In these days of relentless bad and worse news, I think it’s important to take the opportunity to hail the infrequent good tidings of comfort and joy that come our way, celebrate a little Christmas in July, regardless of how small or local these moments of brightness may be.
Like last week’s announcement from Denzil Minnan-Wong, city councillor for 28 years, dating back to pre-amalgamation North York and John Tory’s deputy mayor primo for the past 8, that he would not be seeking re-election this fall. Huzzah! Cheers all round! Release the confetti and balloons!
Denzil the Dismal.
A self-proclaimed ‘fiscal conservative’ who, like every other fiscal conservative when the books are tallied, ultimately prove to be more wasteful in the long run. Between tearing up bike lanes, privatizing residential waste collection and championing destined to be white elephants like the Gardiner East rebuild and falling into line on the Scarborough subway, Councillor Minnan-Wong dedicated his public service to sweating the small stuff, working diligently to undermine any attempts at inclusive and community-oriented city building. Low taxes above all else. Blah, blah, blahhing the ‘finding efficiencies’ mantra well-past the point of meaninglessness, he found fault in anything that couldn’t be accessed by car or might possibly cast a shadow on his well-manicured suburban lawn.
As Christopher Hume wrote of the councillor back in the summer 2014 when he was in the midst of tight-wad show-boating over the design of Sugar Beach: “The problem is Minnan-Wong’s Toronto is dull, sterile and cheap.”
Councillor Minnan-Wong’s conservative ideology was also petty and spiteful. There was little his former colleague Kristyn Wong-Tam could bring to council chambers that he wouldn’t attempt to undermine because who knows why. He conducted himself with a tiresome smugness that revealed a deep vacuity in his approach to governance. To his credit, and unlike the man who made him deputy mayor, Denzil Minnan-Wong never pretended he was anything other than what he was. Incurious. Reactionary. Narrow-minded. Proudly parochial.

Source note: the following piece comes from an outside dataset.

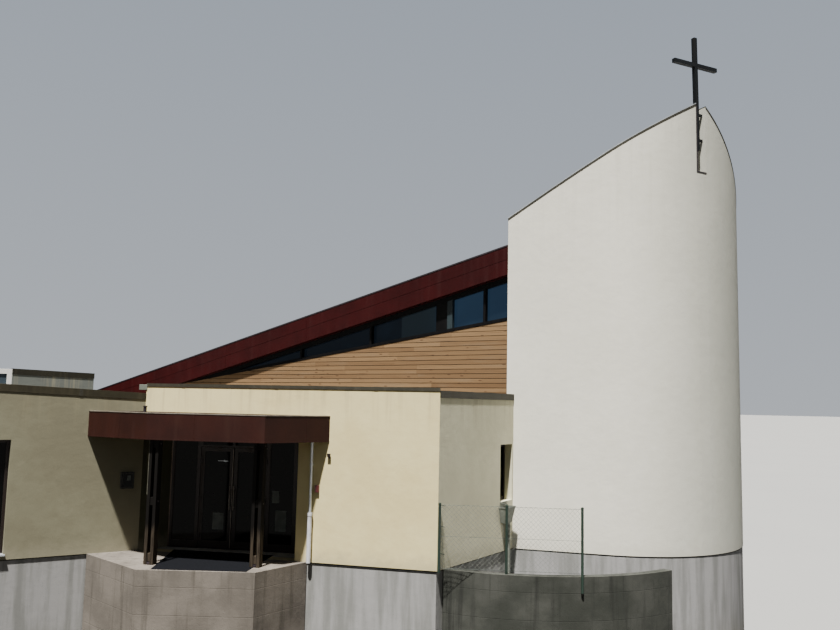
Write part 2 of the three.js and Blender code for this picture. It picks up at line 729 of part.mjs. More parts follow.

During his exit interview on Metro Morning last week, he also proved to be none too ungrateful and not above a little double-crossing duplicity. When asked by the show’s host, Jill Dempsey, if on closing this chapter in his life, he had any regrets, the councillor laughed. I joined in on the laughter because I’m convinced people like Denzil Minnan-Wong lack the human capacity to regret their actions, any of their actions. Surprise, surprise, though, he did say he regretted having voted in favour of allowing Uber to operate in the city. That was the mayor’s deal, the councillor informed Dempsey, and as the deputy mayor he felt he had to go along with it. Reluctantly duty-bound, he now claimed.
The timing here of Minnan-Wong’s admission of a regretful decision made 6 years ago is interesting. With the Guardian release of the Uber Files and the disagreeable waft of at least the impression of impropriety making its stinky way into Mayor Tory’s office, the hours and hours and hours of lobbying, the cross-pollination of mayoral staffers and pollsters working for Uber, it was almost as if the outgoing deputy mayor was attempting to throw Mayor Tory under the bus although that may be a bit of stretch since Denzil Minnan-Wong’s never been much of a fan of public transit. Maybe just a case of backing the wheels of his Subaru Forester over the toes of a political benefactor.
If the mayor were the type to admit making a mistake which I believe is an instinct scrubbed from the thought processes of the landed gentry, appointing a self-serving, disloyal cad (I think that word’s still bandied about in John Tory’s circles) like Denzil Minnan-Wong as his deputy mayor might be a misstep he’d admit to. In an attempt to shore up his conservative bona fides, Mayor Tory damaged any progressive credibility he might’ve possessed by making such an antediluvian hack like Denzil Minnan-Wong his ceremonial right-hand man. And this is the thanks he gets?
But if the mayor expected anything different from his deputy mayor, he didn’t know the councillor very well. That’s been his modus operandi, the ultimate political troll, for as long as I’ve been following Toronto politics. Undermine. Undercut. Under-perform. Nothing constructive. Blind and obstinate clear-cutting. ‘Dull, sterile and cheap’.
A fitting legacy for a politician whose only remarkable attribute was his ability to hang around as long as he did, catering to nothing more the ‘home proud’, privileged constituents of his ward who reciprocated by sending him back to City Hall term after term after term.